> **GIVEN INSTRUCTION**
Produce word for word the lines of the data below running from the one that has "What build123d script" to the one that has "seat_gap = 0.05", inclusive, and no others.

━━━━━━━━

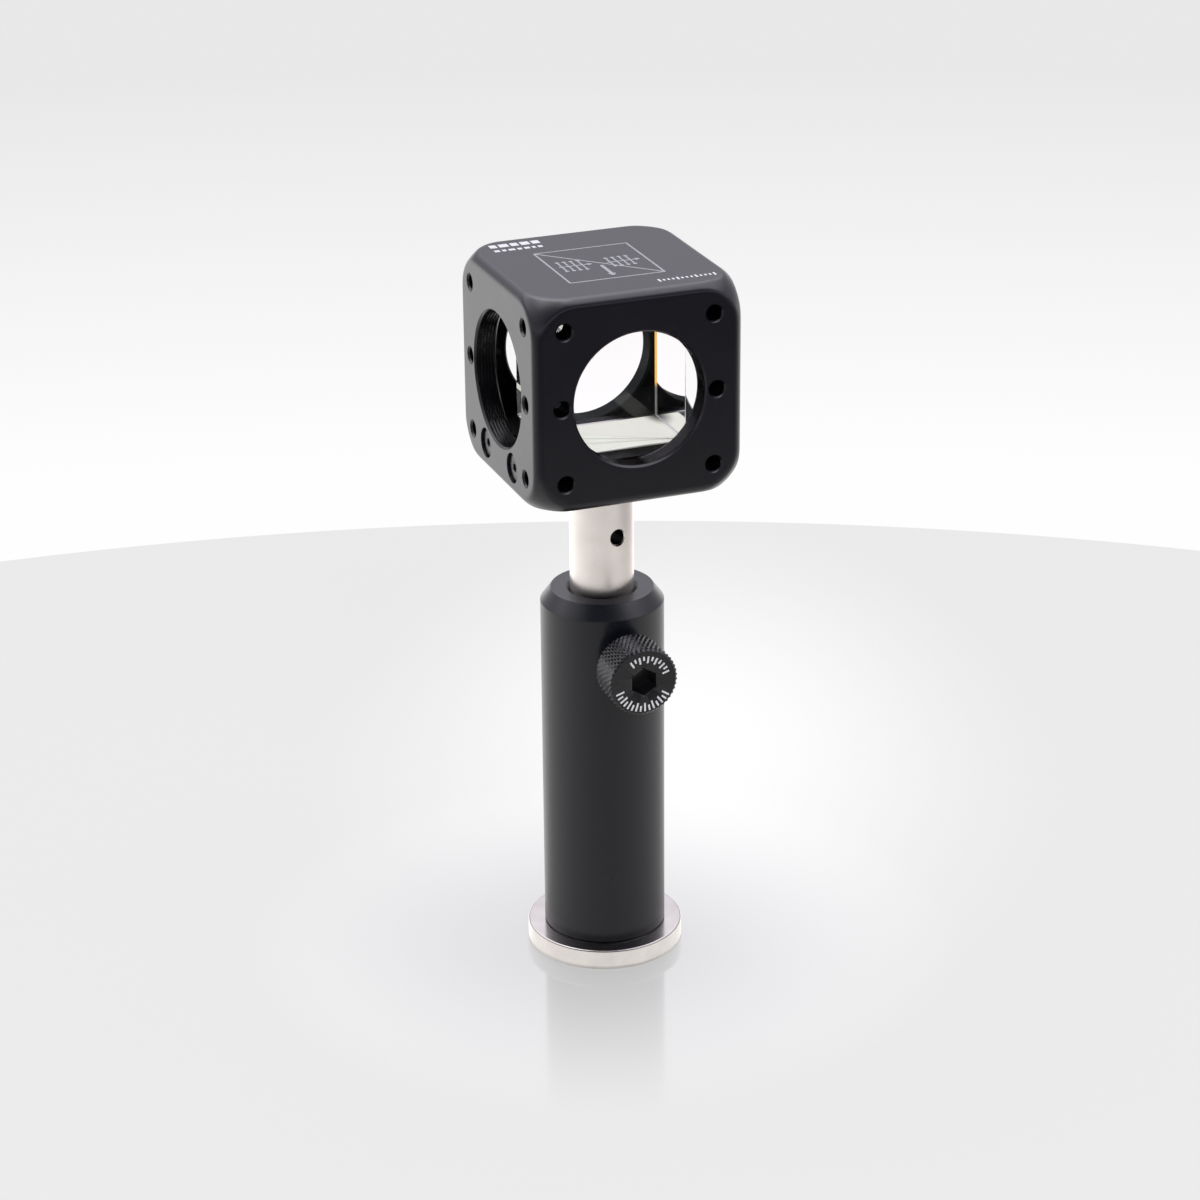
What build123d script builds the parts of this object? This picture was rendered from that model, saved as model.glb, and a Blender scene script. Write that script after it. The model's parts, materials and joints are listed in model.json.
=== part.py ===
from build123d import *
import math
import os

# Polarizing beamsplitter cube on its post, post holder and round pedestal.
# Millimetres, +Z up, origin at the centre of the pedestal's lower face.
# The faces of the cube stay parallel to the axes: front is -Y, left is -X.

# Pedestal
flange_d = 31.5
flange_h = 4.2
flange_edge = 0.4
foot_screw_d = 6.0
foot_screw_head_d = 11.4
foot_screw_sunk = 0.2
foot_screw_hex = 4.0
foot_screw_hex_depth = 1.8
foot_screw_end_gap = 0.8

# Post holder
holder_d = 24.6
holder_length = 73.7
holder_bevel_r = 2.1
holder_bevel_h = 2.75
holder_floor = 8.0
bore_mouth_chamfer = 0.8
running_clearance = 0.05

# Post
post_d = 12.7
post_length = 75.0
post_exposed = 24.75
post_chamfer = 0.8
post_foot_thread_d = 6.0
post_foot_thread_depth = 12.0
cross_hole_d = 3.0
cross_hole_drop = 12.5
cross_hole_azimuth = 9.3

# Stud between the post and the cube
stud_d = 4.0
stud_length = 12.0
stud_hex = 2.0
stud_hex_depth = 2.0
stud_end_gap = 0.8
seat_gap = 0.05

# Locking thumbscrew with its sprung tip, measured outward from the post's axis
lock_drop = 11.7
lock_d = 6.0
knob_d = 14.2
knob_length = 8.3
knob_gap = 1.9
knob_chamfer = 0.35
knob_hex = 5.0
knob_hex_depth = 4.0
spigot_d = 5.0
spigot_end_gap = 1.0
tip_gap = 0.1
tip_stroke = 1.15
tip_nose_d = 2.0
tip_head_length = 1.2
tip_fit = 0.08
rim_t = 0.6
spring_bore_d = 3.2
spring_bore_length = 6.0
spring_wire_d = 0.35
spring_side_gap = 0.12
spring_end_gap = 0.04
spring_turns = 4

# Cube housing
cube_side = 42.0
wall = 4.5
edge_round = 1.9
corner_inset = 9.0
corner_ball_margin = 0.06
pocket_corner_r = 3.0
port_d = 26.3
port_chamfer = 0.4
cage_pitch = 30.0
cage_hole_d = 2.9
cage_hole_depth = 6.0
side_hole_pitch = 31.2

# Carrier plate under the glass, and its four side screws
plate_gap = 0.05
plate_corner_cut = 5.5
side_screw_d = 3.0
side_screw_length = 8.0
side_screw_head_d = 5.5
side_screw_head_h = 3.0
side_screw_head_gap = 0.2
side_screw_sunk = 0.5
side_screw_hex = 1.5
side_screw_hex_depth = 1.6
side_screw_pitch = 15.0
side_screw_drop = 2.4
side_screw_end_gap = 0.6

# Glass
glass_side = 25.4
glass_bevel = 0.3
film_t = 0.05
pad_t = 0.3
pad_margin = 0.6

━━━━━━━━

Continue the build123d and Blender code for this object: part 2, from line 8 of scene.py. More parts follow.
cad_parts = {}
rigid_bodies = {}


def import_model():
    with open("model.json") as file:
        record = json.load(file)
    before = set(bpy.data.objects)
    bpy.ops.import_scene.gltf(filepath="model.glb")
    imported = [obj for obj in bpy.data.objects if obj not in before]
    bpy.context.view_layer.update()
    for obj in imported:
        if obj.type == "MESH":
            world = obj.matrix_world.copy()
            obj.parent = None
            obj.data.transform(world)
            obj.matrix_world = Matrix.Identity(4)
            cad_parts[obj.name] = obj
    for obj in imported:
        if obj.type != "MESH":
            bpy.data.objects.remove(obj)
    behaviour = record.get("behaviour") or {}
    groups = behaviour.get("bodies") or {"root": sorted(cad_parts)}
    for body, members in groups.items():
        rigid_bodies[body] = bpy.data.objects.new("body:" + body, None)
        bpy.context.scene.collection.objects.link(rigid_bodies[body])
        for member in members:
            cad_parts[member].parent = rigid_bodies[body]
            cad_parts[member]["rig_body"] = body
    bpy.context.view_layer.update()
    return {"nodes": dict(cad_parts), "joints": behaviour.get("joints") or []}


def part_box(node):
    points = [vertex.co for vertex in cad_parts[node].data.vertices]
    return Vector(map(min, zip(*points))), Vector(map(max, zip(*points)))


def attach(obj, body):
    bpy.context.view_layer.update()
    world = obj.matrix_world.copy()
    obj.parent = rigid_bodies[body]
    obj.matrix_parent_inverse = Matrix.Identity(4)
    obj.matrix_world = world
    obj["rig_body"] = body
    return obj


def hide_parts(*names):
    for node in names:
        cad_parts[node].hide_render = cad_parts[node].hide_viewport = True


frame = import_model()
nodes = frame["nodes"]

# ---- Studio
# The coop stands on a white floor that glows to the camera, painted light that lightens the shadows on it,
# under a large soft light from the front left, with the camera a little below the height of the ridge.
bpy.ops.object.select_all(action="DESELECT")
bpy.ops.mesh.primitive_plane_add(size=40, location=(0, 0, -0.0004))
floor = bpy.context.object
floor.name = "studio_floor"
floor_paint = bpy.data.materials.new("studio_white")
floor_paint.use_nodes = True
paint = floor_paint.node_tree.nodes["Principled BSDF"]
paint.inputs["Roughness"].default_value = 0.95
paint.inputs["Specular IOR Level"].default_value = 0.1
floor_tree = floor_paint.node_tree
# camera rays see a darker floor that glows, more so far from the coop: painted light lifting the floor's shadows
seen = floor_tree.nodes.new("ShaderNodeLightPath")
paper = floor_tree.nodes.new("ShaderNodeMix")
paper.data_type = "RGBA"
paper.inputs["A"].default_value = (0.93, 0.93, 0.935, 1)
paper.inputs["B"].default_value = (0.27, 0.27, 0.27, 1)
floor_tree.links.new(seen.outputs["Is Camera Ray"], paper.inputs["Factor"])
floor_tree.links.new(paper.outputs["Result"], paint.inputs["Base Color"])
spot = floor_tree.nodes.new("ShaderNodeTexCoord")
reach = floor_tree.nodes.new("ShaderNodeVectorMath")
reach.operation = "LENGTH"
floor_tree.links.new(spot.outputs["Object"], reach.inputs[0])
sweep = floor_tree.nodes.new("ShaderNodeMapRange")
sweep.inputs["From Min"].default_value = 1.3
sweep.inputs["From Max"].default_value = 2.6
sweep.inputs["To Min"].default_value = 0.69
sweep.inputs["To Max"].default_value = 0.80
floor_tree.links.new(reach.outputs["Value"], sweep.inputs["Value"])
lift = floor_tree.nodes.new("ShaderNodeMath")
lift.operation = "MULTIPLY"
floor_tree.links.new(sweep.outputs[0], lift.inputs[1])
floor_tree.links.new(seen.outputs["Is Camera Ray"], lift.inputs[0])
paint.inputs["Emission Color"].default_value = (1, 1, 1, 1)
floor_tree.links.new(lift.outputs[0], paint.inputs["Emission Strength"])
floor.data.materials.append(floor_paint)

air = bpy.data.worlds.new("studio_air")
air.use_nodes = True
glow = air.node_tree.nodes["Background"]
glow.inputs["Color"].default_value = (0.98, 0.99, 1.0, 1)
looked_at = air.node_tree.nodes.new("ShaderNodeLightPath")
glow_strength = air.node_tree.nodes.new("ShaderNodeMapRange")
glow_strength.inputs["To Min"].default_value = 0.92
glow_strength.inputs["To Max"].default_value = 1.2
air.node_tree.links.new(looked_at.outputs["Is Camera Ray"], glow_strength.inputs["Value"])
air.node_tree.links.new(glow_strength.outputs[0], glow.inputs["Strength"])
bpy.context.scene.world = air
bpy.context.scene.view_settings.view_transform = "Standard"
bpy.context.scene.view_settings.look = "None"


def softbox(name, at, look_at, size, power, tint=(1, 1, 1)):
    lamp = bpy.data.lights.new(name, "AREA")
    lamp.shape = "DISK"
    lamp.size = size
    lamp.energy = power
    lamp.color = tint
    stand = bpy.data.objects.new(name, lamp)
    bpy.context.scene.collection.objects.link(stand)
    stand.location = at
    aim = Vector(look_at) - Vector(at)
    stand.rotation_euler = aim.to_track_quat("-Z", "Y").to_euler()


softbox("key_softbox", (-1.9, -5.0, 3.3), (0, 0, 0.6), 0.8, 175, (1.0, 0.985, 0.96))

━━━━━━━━

> **COMPLETE RESPONSE**
What build123d script builds the parts of this object? This picture was rendered from that model, saved as model.glb, and a Blender scene script. Write that script after it. The model's parts, materials and joints are listed in model.json.
=== part.py ===
from build123d import *
import math
import os

# Polarizing beamsplitter cube on its post, post holder and round pedestal.
# Millimetres, +Z up, origin at the centre of the pedestal's lower face.
# The faces of the cube stay parallel to the axes: front is -Y, left is -X.

# Pedestal
flange_d = 31.5
flange_h = 4.2
flange_edge = 0.4
foot_screw_d = 6.0
foot_screw_head_d = 11.4
foot_screw_sunk = 0.2
foot_screw_hex = 4.0
foot_screw_hex_depth = 1.8
foot_screw_end_gap = 0.8

# Post holder
holder_d = 24.6
holder_length = 73.7
holder_bevel_r = 2.1
holder_bevel_h = 2.75
holder_floor = 8.0
bore_mouth_chamfer = 0.8
running_clearance = 0.05

# Post
post_d = 12.7
post_length = 75.0
post_exposed = 24.75
post_chamfer = 0.8
post_foot_thread_d = 6.0
post_foot_thread_depth = 12.0
cross_hole_d = 3.0
cross_hole_drop = 12.5
cross_hole_azimuth = 9.3

# Stud between the post and the cube
stud_d = 4.0
stud_length = 12.0
stud_hex = 2.0
stud_hex_depth = 2.0
stud_end_gap = 0.8
seat_gap = 0.05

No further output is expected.